First, workers will be paid in dollars that are worth less, offsetting gains possibly realized by exporting industries. Second, other countries could very well view this as currency manipulation with the aim of gaining such a trade advantage, and therefore move to weaken their own in response.
Perhaps just as importantly though, is the message it sends about how officials view their country’s past, its future, and its people.
When a government intervenes in the market to give its domestic industries a leg up, it is focusing on what is/has been. At best, it is attempting to forcibly solidify their position in the world. At worst, its efforts aid ailing companies.
In addition to the increased costs incurred by all of us for the benefit of a few, this comes at the increasing expense of a country’s future.
Since investors are repelled by a weak dollar, their money gravitates elsewhere, and our lead role paving the way to the future is eroded.
All this demonstrates a lack of faith in the capacity of people in existing industries to compete, in the ability of displaced workers to adjust, and an obliviousness to the fact that we’re kneecapping the ability of American innovators to access capital to push forward into new frontiers.
This tendency toward protectionism has shades of countries that go full-bore into state control.
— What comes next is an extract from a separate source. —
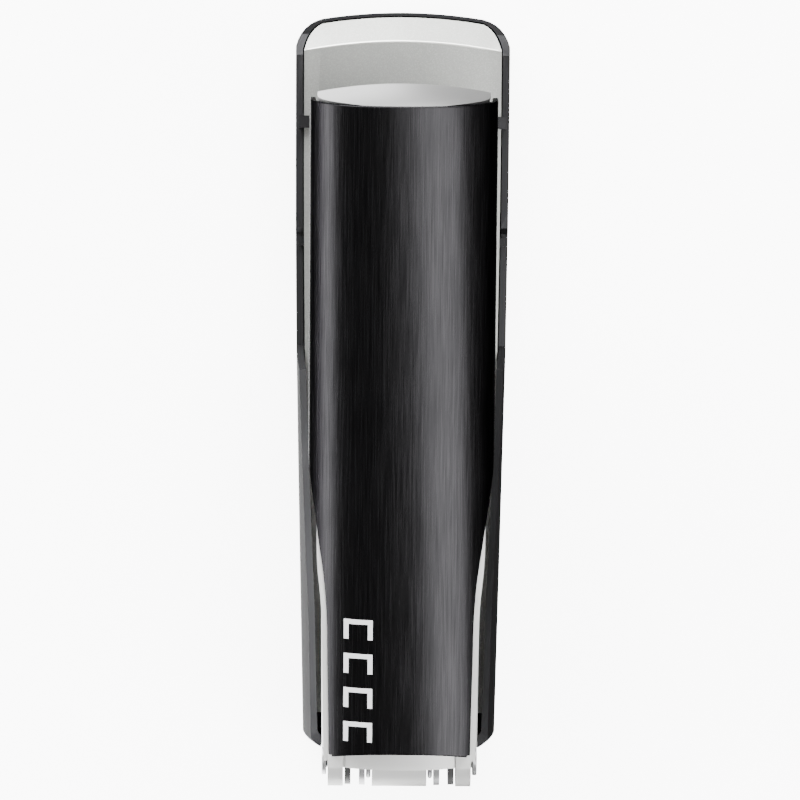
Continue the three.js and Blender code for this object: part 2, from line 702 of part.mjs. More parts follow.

Rather than allow their people to flourish unimpeded, the former Soviet Union and Venezuela for example, cannibalized what they had up to that point in their respective history.
It’s ironic then, that President Trump has nominated for positions at the Federal Reserve, candidates who have spoken favorably about the gold standard, and by extension a strong dollar regime. It seems to work against his desire, and frankly that of most politicians, to manipulate markets.
Make no mistake. When those politicians use past association with the president as a pretext to oppose nominations like that of Judy Shelton, it’s nothing more than masking a fear of giving up control. The opportunity to ride to the rescue when bubbles of their inflation burst is too valuable to give up.
And it’s only going to get worse the more power modern monetary theorists (MMT) gain. Gone will be whatever last little bit of respect political busybodies had for the value of work as measured by the earnings which accrues to it. The printing press will go into overdrive while the dollar will cheapen to the level of the tissue you blow your nose into.
It’s reasons like this is why I look forward to the start of every school year, and the opportunity to implore students to “keep it simple” (KISs) when considering what we learn, or just in general. One of the first things I tell them is that I’m merely putting flesh on the bones of things they already know.
They know a night out with their friends is the (opportunity) cost of instead choosing to hang out with their family. They know the ultimate decision on how many chicken strips they’ll eat depends upon when they’re satisfied; their diminishing marginal utility.
Even my daughters know me cutting those strips in half wouldn’t mean the total quantity of food has doubled, yet that’s exactly how policymakers will try to snooker them as adults by manipulating our fiat currency.